The Inverness City Council finalized its 2019-2020 budget last week, keeping the city’s millage rate at current levels.
The council vote was the second required by state statutes and ended a rising tax rate trend that had gone on for years.
In the second of two public hearings Thursday finalizing the budget, the council kept the current ad valorem rate of 8.2729 mills. During the previous 10 years, the council had increased the millage rate each year.
One mill in property, or ad valorem, taxes is equal to $1 for each $1,000 of the property’s taxable value.
So if a property is worth $75,000, after homestead exemptions, the property owner’s city property taxes will be $620.47. That does not include county or school taxes.

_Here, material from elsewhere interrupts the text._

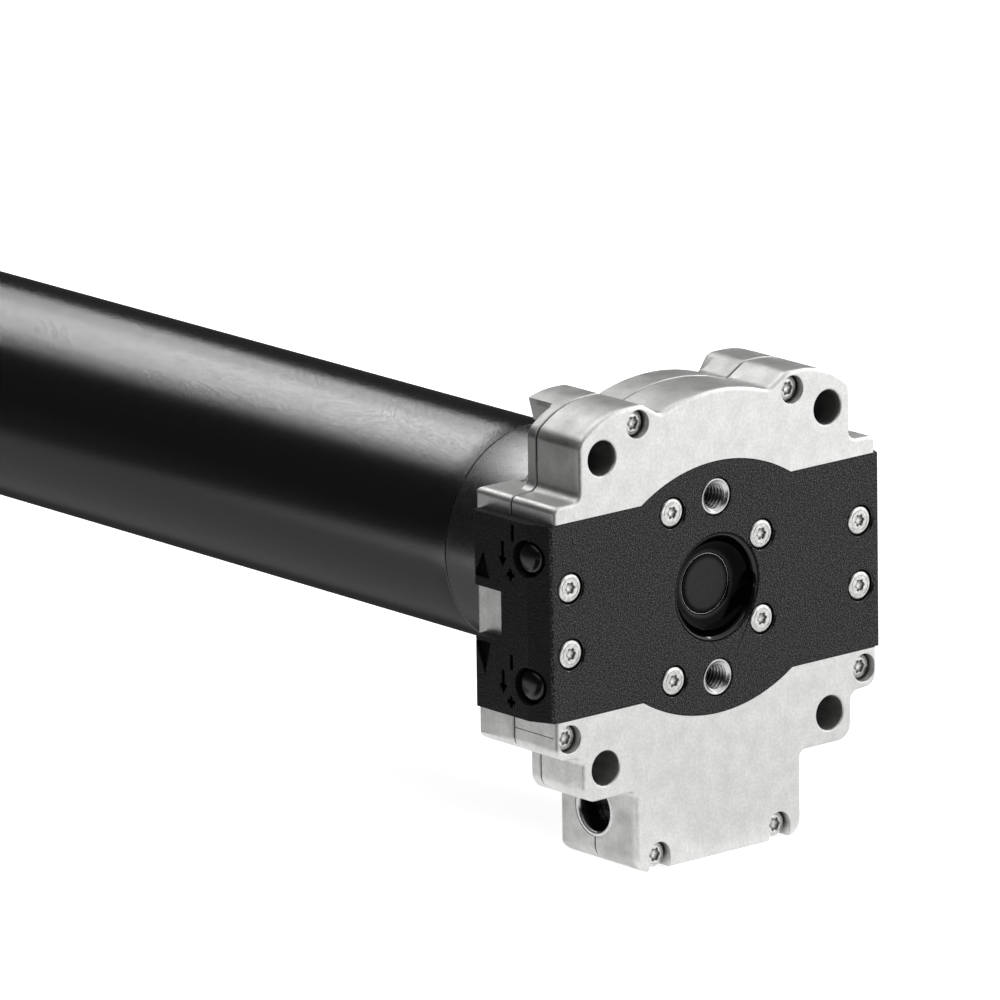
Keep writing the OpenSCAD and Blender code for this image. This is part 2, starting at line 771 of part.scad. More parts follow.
// Limit-setting screw with a domed head and a worm, on the upper or, with side -1, the lower place
module limit_screw(side) {
    outer = cover_half_w + cover_bulge;
    color([0.1, 0.1, 0.11]) {
        translate([-outer + 1.6, limit_y, side * limit_z]) rotate([0, -90, 0]) {
            translate([0, 0, -1.8]) cylinder(h = 2, r = knob_r);
            cylinder(h = 1, r1 = knob_r, r2 = knob_r - 1);
        }
        rod_x(-outer + 1, cam_x - trim_worm_half_len - 0.5, limit_shaft_r, limit_y, side * limit_z);
        rod_x(cam_x - trim_worm_half_len - 0.6, cam_x + trim_worm_half_len,
            trim_worm_r - root_share * crown_module, limit_y, side * limit_z);
        translate([cam_x, limit_y, side * limit_z])
            worm_thread(crown_module, trim_worm_r, trim_worm_half_len - 1, side * -90);
    }
}

module trim_wheel(side) {
    color([0.85, 0.85, 0.8]) translate([cam_x, 0, side * cam_z])
        leaning_wheel(limit_y - trim_t / 2, limit_y + trim_t / 2, crown_module, trim_teeth,
            side * 90 + 180 / trim_teeth, trim_worm_r, cam_pin_r + run_gap);
}

// Cam disc with one notch, and the gear that the crown turns
module cam_wheel(side) {
    dir = atan2(side * cam_z, cam_x - transfer_x);
    color([0.8, 0.25, 0.15]) translate([cam_x, 0, side * cam_z]) {
        slab(cam_y0, cam_y0 + cam_disc_t) difference() {
            circle(r = cam_tip_r - 0.2);
            circle(r = cam_pin_r + run_gap);
            rotate(side * 70) translate([cam_tip_r + 0.6, 0]) circle(r = 1.6);
        }
        spur(cam_y0 + cam_disc_t, cam_end, crown_module, cam_teeth,
            mesh_phase(0, cam_pinion_teeth, cam_teeth, dir), cam_pin_r + run_gap);
    }
}

module transfer_shaft() {
    color([0.65, 0.65, 0.66]) {
        rod(wall_y - 1.2, head_depth - 0.9, arbor_r, transfer_x);
        translate([transfer_x, 0, 0])
            spur(cam_y0 + cam_disc_t + 0.1, cam_end, crown_module, cam_pinion_teeth, 0, arbor_r - 0.3);
    }
}

module transfer_gear() {
    color([0.88, 0.88, 0.84]) translate([transfer_x, 0, 0])
        spur(crown_y0, crown_y0 + crown_t, crown_module, transfer_teeth,
            mesh_phase(0, crown_teeth, transfer_teeth, 180), arbor_r);
}

module crown_gear() {
    color([0.88, 0.88, 0.84])
        spur(crown_y0, crown_y0 + crown_t, crown_module, crown_teeth, 0, crown_neck_r - 0.8);
}

module crown_ring() {
    color([0.28, 0.28, 0.29]) {
        ring(crown_y0 + crown_t, crown_y + 1, crown_neck_r, hub_neck_r + run_gap);
        ring(crown_y0, crown_y0 + crown_t + 0.5, crown_neck_r - 0.8, hub_neck_r + run_gap);
        ring(crown_y, crown_y + crown_flange_t, tube_r, hub_neck_r + run_gap);
        ring(crown_y + crown_flange_t, crown_y + crown_len, tube_r, tube_r - crown_shell);
    }
}

module drive_hub() {
    color([0.62, 0.62, 0.63]) difference() {
        union() {
            rod(wall_y + 0.4, bush_end + 0.5, journal_r);
            rod(bush_end + 0.3, bearing_y, journal_r);
            rod(bearing_y, pinion_y0 + pinion_t, hub_r);
            rod(pinion_y0 + pinion_t, crown_y + crown_flange_t + 0.4, hub_neck_r);
            rod(crown_y + crown_flange_t + pass_gap, tube_y, sleeve_r);
            rod(tube_y - pass_gap, tube_y + spigot_len, tube_in);
        }
        rod(bush_end, tube_y + spigot_len + over, 5);
        rod(crown_y + 8, tube_y + spigot_len + over, tube_in - 6);
    }
}

module main_gear() {
    color([0.72, 0.72, 0.7])
        spur(pinion_y0, pinion_y0 + pinion_t, drive_module, main_teeth,
            mesh_phase(0, pinion_teeth, main_teeth, 90), hub_r);
}

module slip_ring_drum() {
    color([0.25, 0.14, 0.08]) ring(bush_end + 0.2, drum_end, drum_r, journal_r);
}

module slip_rings() {
    color([0.8, 0.65, 0.3])
        for (i = [-1, 0, 1]) ring(brush_y(i) - 0.4, brush_y(i) + 0.4, ring_r, drum_r);
}

module motor_tube() {
    color([0.07, 0.07, 0.08]) ring(tube_y, flange_end, tube_r, tube_in);
}

module capacitor() {
    color([0.85, 0.85, 0.86]) {
        rod(cap_y, cap_y + cap_len, cap_r);
        for (s = [-1, 1]) rod(cap_y + cap_len, cap_y + cap_len + 8, 1.5, s * 5);
    }
}

// Two plastic rings that hold the capacitor in the tube
module capacitor_cradle() {
    color([0.15, 0.15, 0.16])
        for (y = [cap_y + 4, cap_y + cap_len - cradle_len - 4]) ring(y, y + cradle_len, tube_in, cap_r);
}

// End shield of the motor, with a seat for a bearing that opens towards the core
module shield(y0, seat_y) {
    difference() {
        rod(y0, y0 + shield_t, tube_in);
        rod(seat_y, seat_y + bearing_len, ball_r);
        rod(y0 - over, y0 + shield_t + over, shaft_r + 1);
        for (a = [45 : 90 : 315])
            rotate([0, a, 0]) rod(y0 - over, y0 + shield_t + over, vent_r, tube_in - 6);
    }
}

module front_shield() {
    color([0.72, 0.72, 0.72]) shield(front_shield_y, front_shield_y + shield_t - bearing_len);
}

module rear_shield() {
    color([0.72, 0.72, 0.72]) shield(rear_shield_y, rear_shield_y);
}

module motor_bearings() {
    color([0.6, 0.6, 0.62])
        for (y = [front_shield_y + shield_t - bearing_len, rear_shield_y])
            ring(y, y + bearing_len, ball_r, shaft_r + run_gap);
}

// Twelve winding slots of the stator, thinner by gap on each side
module slots(gap) {
    for (a = [0 : 30 : 330])
        rotate(a) translate([rotor_r + 2 + gap, -1.9 + gap])
            square([tube_in - rotor_r - 7 - 2 * gap, 3.8 - 2 * gap]);
}

module stator_core() {
    color([0.45, 0.45, 0.47]) slab(core_y, core_y + core_len) difference() {
        circle(r = tube_in);
        circle(r = rotor_r + pass_gap);
        slots(0);
        for (a = [0 : 30 : 330]) rotate(a) translate([rotor_r - over, -0.9]) square([4, 1.8]);
    }
}

module stator_winding() {
    color([0.72, 0.35, 0.15]) {
        slab(core_y - over, core_y + core_len + over) slots(0.15);
        for (y = [core_y - end_turn, core_y + core_len])
            ring(y + 0.3, y + end_turn - 0.3, tube_in - 2, rotor_r + 2.5);
    }
}

module rotor_core() {
    color([0.5, 0.5, 0.52]) ring(core_y, core_y + core_len, rotor_r, shaft_r);
}

module rotor_shaft() {
    color([0.66, 0.66, 0.67]) {
        rod(front_shield_y + 1, stage_y[0] - 2, shaft_r);
        rod(stage_y[0] - 2.5, stage_y[0] + stage_len[0], sun_bore_r);
    }
}

module brake_magnet() {
    color([0.2, 0.2, 0.22]) difference() {
        rod(brake_y, brake_y + magnet_len, tube_in);
        rod(brake_y - over, brake_y + magnet_len + over, shaft_r + 1.5);
    }
}

module brake_armature() {
    color([0.5, 0.5, 0.5])
        ring(disc_y - pass_gap - armature_t, disc_y - pass_gap, tube_in - 4, shaft_r + 1.5);
}

module brake_disc() {
    color([0.3, 0.24, 0.2]) ring(disc_y, disc_y + disc_t, tube_in - 5, shaft_r);
}

module gearbox_ring() {
    hole = gear_points(planet_module, ring_teeth, ring_phase(), -backlash, root_share, tip_share);
    color([0.5, 0.5, 0.52]) slab(gearbox_y, gearbox_end) difference() {
        circle(r = tube_in);
        polygon(hole);
    }
}

// Phase of the planet at the angle turn, in mesh with a sun that has a tooth at angle 0
function planet_phase(turn) = mesh_phase(0, sun_teeth, planet_teeth, turn);

// Phase of the ring's tooth spaces, in mesh with the first planet
function ring_phase() =
    planet_turn[0] + (planet_phase(planet_turn[0]) - planet_turn[0]) * planet_teeth / ring_teeth;

module sun(stage) {
    spur(stage_y[stage], stage_y[stage] + stage_len[stage], planet_module, sun_teeth, 0, sun_bore_r);
}

module sun_gear_1() {
    color([0.7, 0.7, 0.7]) sun(0);
}

module planet(stage, turn) {
    color([0.75, 0.62, 0.35])
        translate((sun_r + planet_r) * [cos(turn), 0, sin(turn)])
            spur(stage_y[stage] + 0.3, stage_y[stage] + stage_len[stage], planet_module, planet_teeth,
                planet_phase(turn), planet_pin_r + run_gap);
}

// Plate behind a stage with a pin for each planet
module carrier(stage) {
    y0 = stage_y[stage] + stage_len[stage] + 0.5;
    rod(y0, y0 + plate_t, sun_r + planet_r + planet_pin_r + 2);
    for (turn = planet_turn)
        rod(stage_y[stage] + 0.3, y0 + over, planet_pin_r,
            (sun_r + planet_r) * cos(turn), (sun_r + planet_r) * sin(turn));
}

// Carrier with the sun of the next stage
module carrier_with_sun(stage) {
    y0 = stage_y[stage] + stage_len[stage] + 0.5;
    carrier(stage);
    slab(y0 + plate_t - 0.1, stage_y[stage + 1] + stage_len[stage + 1])
        polygon(gear_points(planet_module, sun_teeth, 0, backlash));
}

module carrier_1() {
    color([0.6, 0.6, 0.6]) carrier_with_sun(0);
}

module carrier_2() {
    color([0.6, 0.6, 0.6]) carrier_with_sun(1);
}

module output_shaft() {
    color([0.68, 0.68, 0.69]) difference() {
        union() {
            carrier(2);
            rod(stage_y[2] + stage_len[2] + plate_t, flange_end + cap_rim, output_journal_r);
            rod(flange_end, output_end, output_r);
        }
        rod(output_end - output_thread_len, output_end + over, output_thread_r);
    }
}

module end_flange() {
    color([0.16, 0.16, 0.17]) difference() {
        union() {
            rod(flange_y, flange_end, tube_in);
            rod(flange_end, flange_end + cap_rim, tube_r);
        }
        rod(flange_y - over, flange_end + cap_rim + over, output_bearing_r);
    }
}

module output_bearing() {
    color([0.75, 0.62, 0.35])
        ring(flange_y, flange_end + cap_rim, output_bearing_r, output_journal_r + run_gap);
}

front_casing();
rear_casing();
front_cover();
cover_screws();
casing_screws();
threaded_inserts();
front_bush();
crank_bush();
worm_end_bearing();
hub_bearing();
cam_pins();
limit_switches();
brush_block();
cable_inlet();
crank_worm();
lay_shaft();
worm_wheel();
limit_screw(1);  // limit_screw_up
limit_screw(-1);  // limit_screw_down
trim_wheel(1);  // trim_wheel_up
trim_wheel(-1);  // trim_wheel_down
cam_wheel(1);  // cam_wheel_up
cam_wheel(-1);  // cam_wheel_down
transfer_shaft();
transfer_gear();
crown_ring();
crown_gear();
drive_hub();
main_gear();
slip_ring_drum();
slip_rings();
motor_tube();
capacitor();
capacitor_cradle();
front_shield();
rear_shield();
motor_bearings();
stator_core();
stator_winding();
brake_magnet();
gearbox_ring();
end_flange();
output_bearing();
brake_armature();
rotor_core();
rotor_shaft();
brake_disc();
sun_gear_1();
planet(0, planet_turn[0]);  // planet_1_a
planet(0, planet_turn[1]);  // planet_1_b
planet(0, planet_turn[2]);  // planet_1_c
carrier_1();
planet(1, planet_turn[0]);  // planet_2_a
planet(1, planet_turn[1]);  // planet_2_b
planet(1, planet_turn[2]);  // planet_2_c
carrier_2();
planet(2, planet_turn[0]);  // planet_3_a
planet(2, planet_turn[1]);  // planet_3_b
planet(2, planet_turn[2]);  // planet_3_c
output_shaft();
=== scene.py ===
import math

import bmesh
import bpy
import numpy as np
from mathutils import Matrix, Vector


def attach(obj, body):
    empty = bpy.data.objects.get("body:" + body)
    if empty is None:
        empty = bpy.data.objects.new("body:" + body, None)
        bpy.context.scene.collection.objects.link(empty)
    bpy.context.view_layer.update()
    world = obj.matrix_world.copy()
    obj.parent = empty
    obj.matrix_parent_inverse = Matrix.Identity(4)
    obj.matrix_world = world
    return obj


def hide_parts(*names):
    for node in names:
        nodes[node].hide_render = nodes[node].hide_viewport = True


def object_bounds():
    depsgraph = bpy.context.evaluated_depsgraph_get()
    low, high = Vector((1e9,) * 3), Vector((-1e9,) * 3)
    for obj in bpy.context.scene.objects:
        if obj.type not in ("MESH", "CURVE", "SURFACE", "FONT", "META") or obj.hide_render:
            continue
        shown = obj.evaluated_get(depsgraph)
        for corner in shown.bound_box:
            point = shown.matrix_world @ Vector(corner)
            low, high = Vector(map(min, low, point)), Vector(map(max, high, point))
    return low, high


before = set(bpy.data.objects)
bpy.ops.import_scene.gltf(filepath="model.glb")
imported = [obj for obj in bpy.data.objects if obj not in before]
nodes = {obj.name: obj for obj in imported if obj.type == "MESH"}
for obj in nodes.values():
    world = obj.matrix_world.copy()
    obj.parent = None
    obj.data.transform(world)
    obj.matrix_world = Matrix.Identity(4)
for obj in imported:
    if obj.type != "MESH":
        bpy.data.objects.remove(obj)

cadBox = [list(corner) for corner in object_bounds()]
mm = 0.001  # every size below is in millimetres until it reaches a mesh
fullTurn = 2 * math.pi
print("frame loaded:", len(nodes), "solids")


# Grid of faces: face (i, j) joins the places (i, j), (i + 1, j), (i + 1, j + 1) and (i, j + 1)
def gridFaces(rows, columns, first):
    i, j = np.meshgrid(np.arange(rows - 1), np.arange(columns - 1), indexing="ij")
    corner = first + (i * columns + j).ravel()
    return np.stack([corner, corner + columns, corner + columns + 1, corner + 1], axis=1)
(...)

In his budget presentation, City Manager Frank DiGiovanni estimated that ad valorem taxes would generate nearly $3.84 million. That was based on the city’s assessed taxable value of $485 million, a 5.65% increase over the previous year.
That growth allowed him to request that the millage rate remain the same despite an increase in service costs such as for law enforcement and money set aside for potential employee raises.
The rollback rate is 7.9034 mills. The rollback rate is the millage rate that the city could have set that would have generated the same amount of revenue as last year.
The total general-fund budget, including reserves and fund transfers from other revenue streams, is a proposed $17.78 million. The city’s total budget is $42 million.